=== Instructions to follow ===
All of the data must be printed exactly; please include every line.

=== Supplied records ===
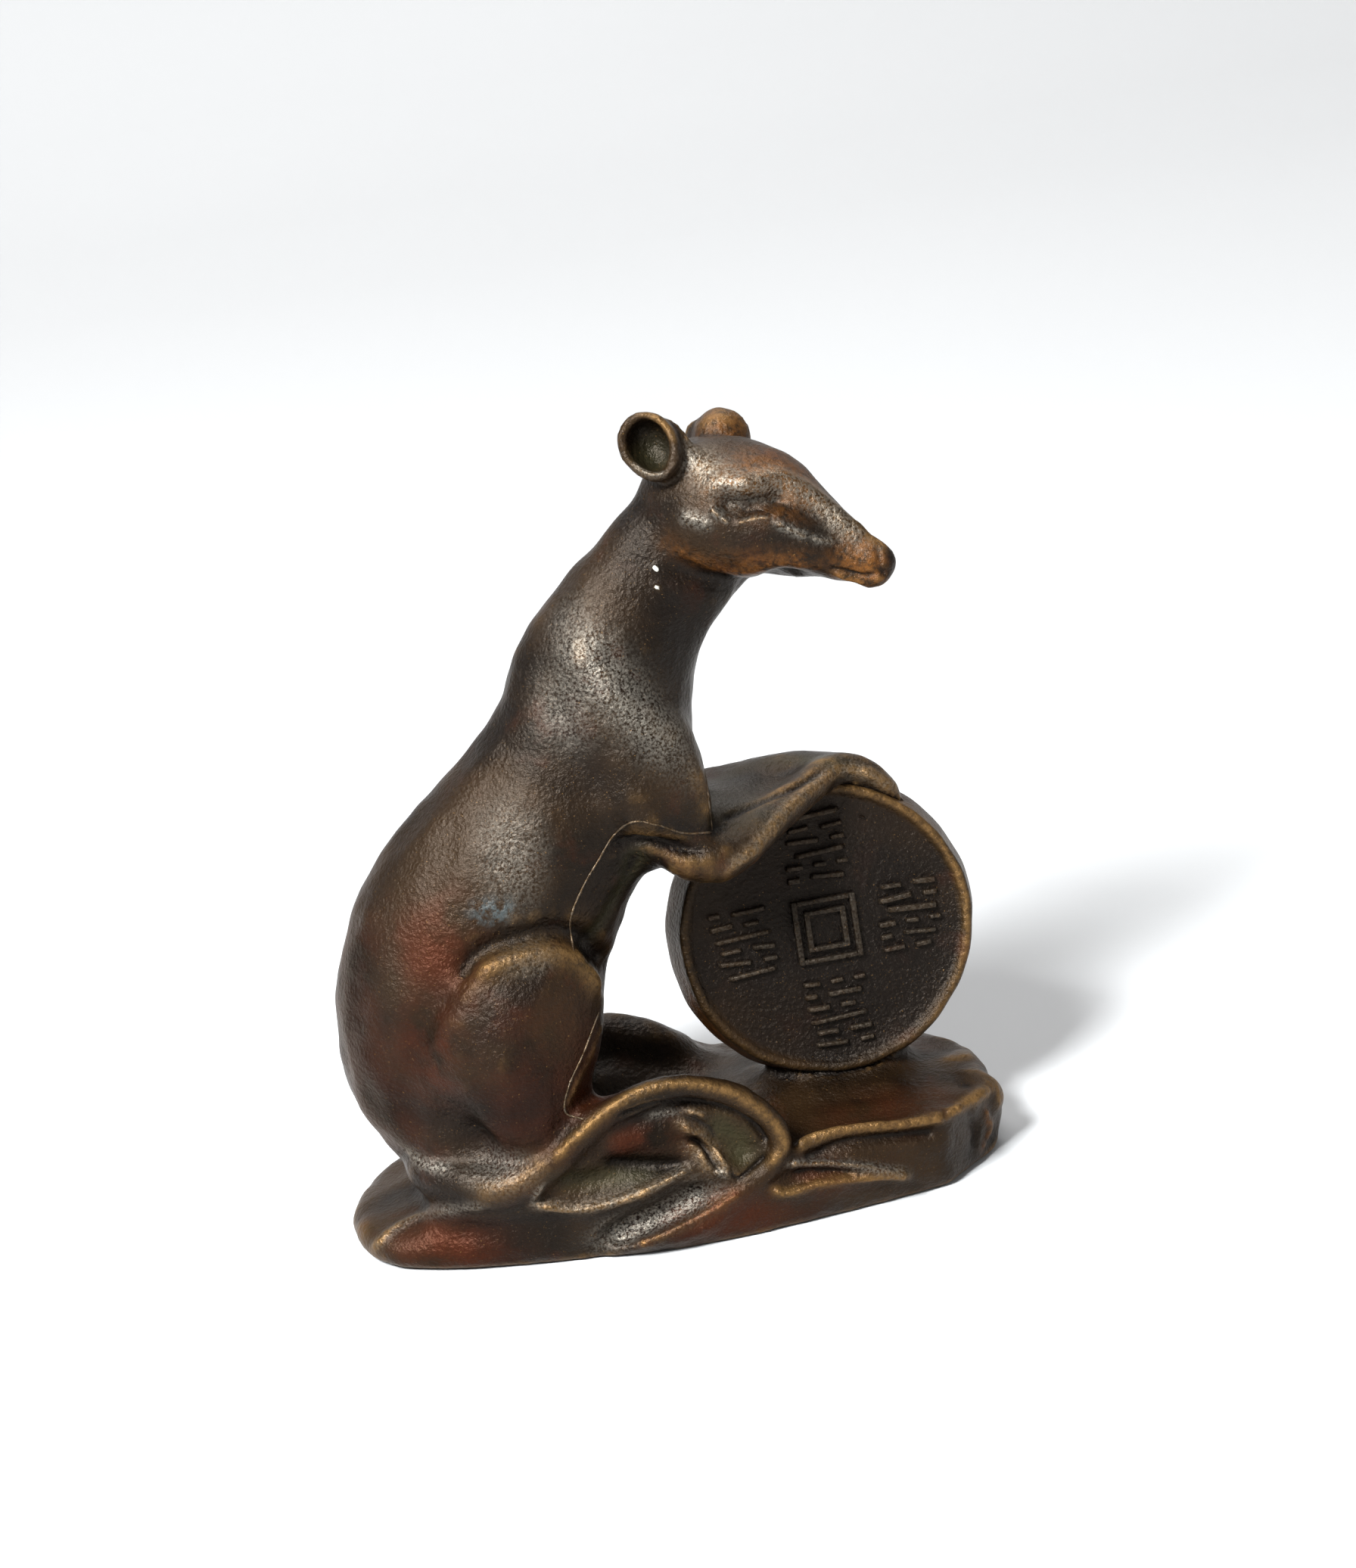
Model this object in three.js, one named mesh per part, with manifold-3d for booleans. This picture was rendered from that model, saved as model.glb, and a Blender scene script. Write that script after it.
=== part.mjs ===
// A small cast bronze rat that sits up on a low folded base and leans its forepaws on a big cash coin.
// Millimetres, +Z up. The origin is on the floor, under the middle of the base. The rat looks along +X,
// with its head turned to the front, which is -Y.
import * as THREE from "three";
import { mergeVertices } from "three/addons/utils/BufferGeometryUtils.js";
import Module from "manifold-3d";

const wasm = await Module();
wasm.setup();

// Base
const baseLength = 54.5;
const baseDepth = 25.5;
const baseThickness = 5.6;
const endFaceAngle = 43; // degrees between the cut end face and the front
const ridgeRadius = 0.75;

// Rat
const ratHeight = 61; // from the top of the base to the tip of the ear
const headTurn = 34; // degrees towards the front
const headPitch = 17; // degrees down
const headRoll = 14; // degrees, the far side lower
const earDiameter = 5.4;
const earWall = 0.7;
const earDepth = 2.1;
const earNarrowing = 0.92; // width of the ear's mouth over its mean diameter
const tailRootDiameter = 3.9;
const tailTipDiameter = 1.7;
const toeDiameter = 1.5;
const eyeDiameter = 1.3;
const browRadius = 0.9;

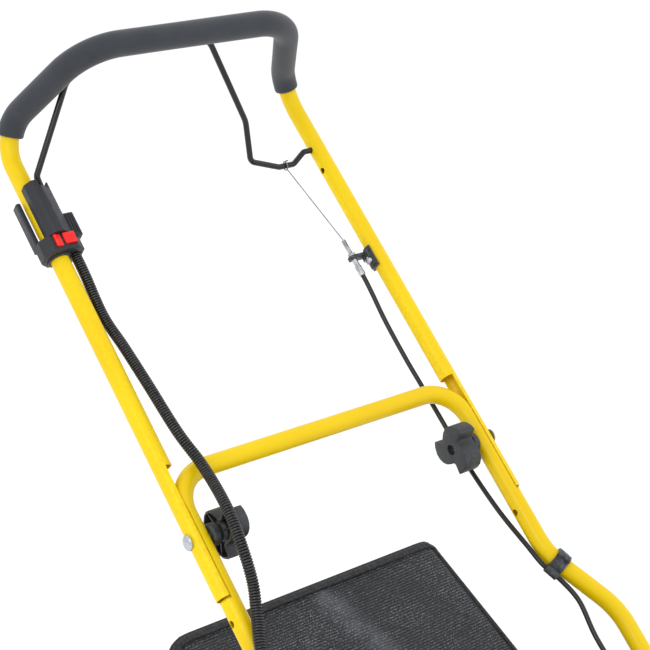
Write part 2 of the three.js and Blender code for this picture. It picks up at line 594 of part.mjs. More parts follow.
// A clip on the sloping run of a lower leg, with a second eye beside the tube for the line it holds.
function tubeClip({ x, z, turn }, eyeX, eyeY, eyeR) {
  const length = 17;
  const ring = new THREE.CylinderGeometry(TUBE_R + 4, TUBE_R + 4, length, 20);
  const eye = new THREE.CylinderGeometry(eyeR + 2.2, eyeR + 2.2, length, 14).translate(eyeX, 0, eyeY);
  const tube = new THREE.CylinderGeometry(TUBE_R + 1.2, TUBE_R + 1.2, length + 2, 20);
  const hole = new THREE.CylinderGeometry(eyeR + 0.8, eyeR + 0.8, length + 2, 14).translate(eyeX, 0, eyeY);
  const body = shell(cutBy(joined(ring, eye), tube, hole));
  return body.rotateX(Math.PI / 2).rotateY(turn).translate(x, 0, z);
}

function clipEye({ x, z, turn }, eyeX, eyeY, shift) {
  return vec(eyeX, -eyeY, shift).applyAxisAngle(vec(0, 1, 0), turn).add(vec(x, 0, z));
}

const CABLE_EYE = [-TUBE_R - CABLE_R - 2.8, 0, CABLE_R];
const CONDUIT_EYE = [0, -TUBE_R - CONDUIT_R - 2.9, CONDUIT_R];
const CONDUIT_END = vec(-100, ROTOR_Y + 103, MOTOR_Z - 14);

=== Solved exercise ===
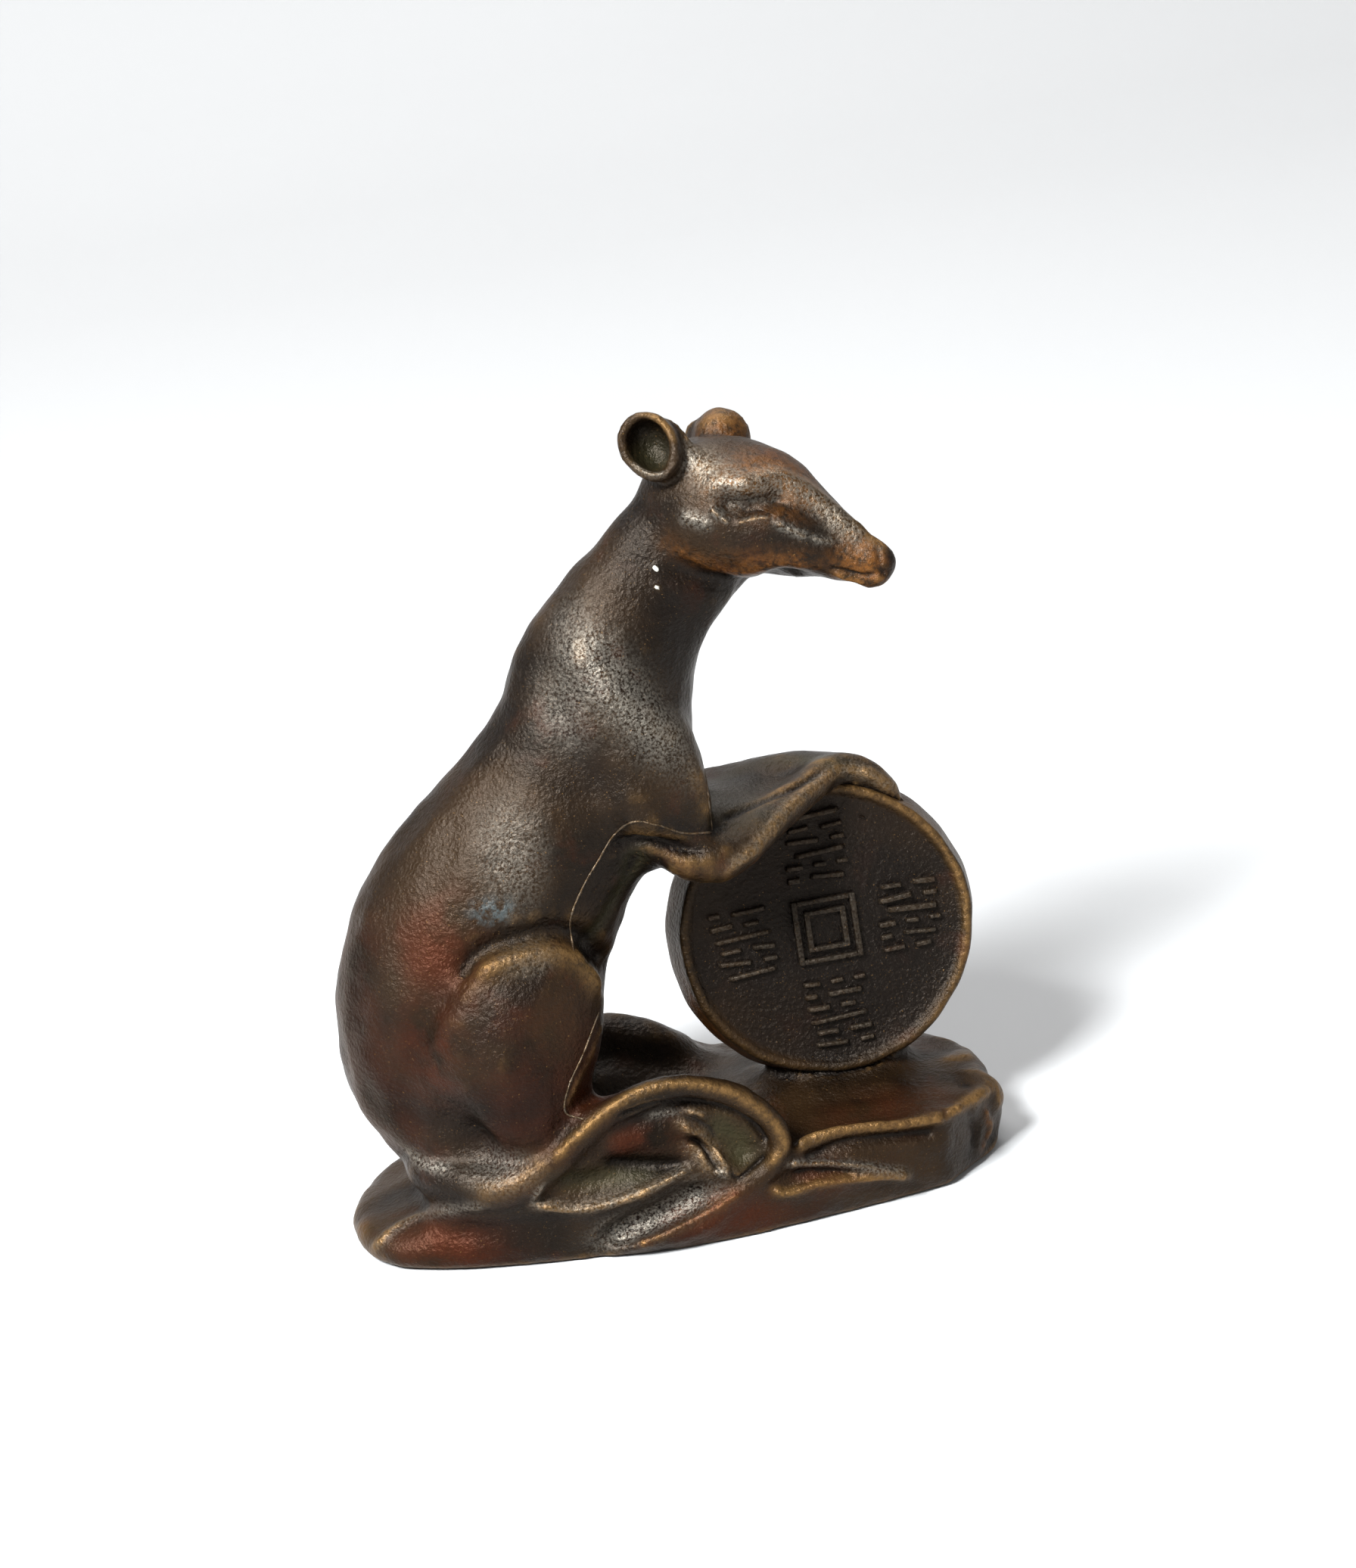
Model this object in three.js, one named mesh per part, with manifold-3d for booleans. This picture was rendered from that model, saved as model.glb, and a Blender scene script. Write that script after it.
=== part.mjs ===
// A small cast bronze rat that sits up on a low folded base and leans its forepaws on a big cash coin.
// Millimetres, +Z up. The origin is on the floor, under the middle of the base. The rat looks along +X,
// with its head turned to the front, which is -Y.
import * as THREE from "three";
import { mergeVertices } from "three/addons/utils/BufferGeometryUtils.js";
import Module from "manifold-3d";

const wasm = await Module();
wasm.setup();

// Base
const baseLength = 54.5;
const baseDepth = 25.5;
const baseThickness = 5.6;
const endFaceAngle = 43; // degrees between the cut end face and the front
const ridgeRadius = 0.75;

// Rat
const ratHeight = 61; // from the top of the base to the tip of the ear
const headTurn = 34; // degrees towards the front
const headPitch = 17; // degrees down
const headRoll = 14; // degrees, the far side lower
const earDiameter = 5.4;
const earWall = 0.7;
const earDepth = 2.1;
const earNarrowing = 0.92; // width of the ear's mouth over its mean diameter
const tailRootDiameter = 3.9;
const tailTipDiameter = 1.7;
const toeDiameter = 1.5;
const eyeDiameter = 1.3;
const browRadius = 0.9;

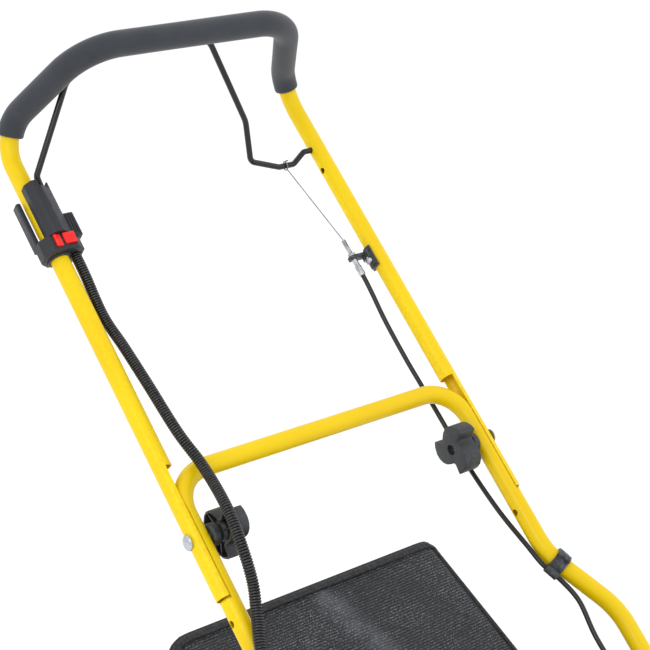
Write part 2 of the three.js and Blender code for this picture. It picks up at line 594 of part.mjs. More parts follow.
// A clip on the sloping run of a lower leg, with a second eye beside the tube for the line it holds.
function tubeClip({ x, z, turn }, eyeX, eyeY, eyeR) {
  const length = 17;
  const ring = new THREE.CylinderGeometry(TUBE_R + 4, TUBE_R + 4, length, 20);
  const eye = new THREE.CylinderGeometry(eyeR + 2.2, eyeR + 2.2, length, 14).translate(eyeX, 0, eyeY);
  const tube = new THREE.CylinderGeometry(TUBE_R + 1.2, TUBE_R + 1.2, length + 2, 20);
  const hole = new THREE.CylinderGeometry(eyeR + 0.8, eyeR + 0.8, length + 2, 14).translate(eyeX, 0, eyeY);
  const body = shell(cutBy(joined(ring, eye), tube, hole));
  return body.rotateX(Math.PI / 2).rotateY(turn).translate(x, 0, z);
}

function clipEye({ x, z, turn }, eyeX, eyeY, shift) {
  return vec(eyeX, -eyeY, shift).applyAxisAngle(vec(0, 1, 0), turn).add(vec(x, 0, z));
}

const CABLE_EYE = [-TUBE_R - CABLE_R - 2.8, 0, CABLE_R];
const CONDUIT_EYE = [0, -TUBE_R - CONDUIT_R - 2.9, CONDUIT_R];
const CONDUIT_END = vec(-100, ROTOR_Y + 103, MOTOR_Z - 14);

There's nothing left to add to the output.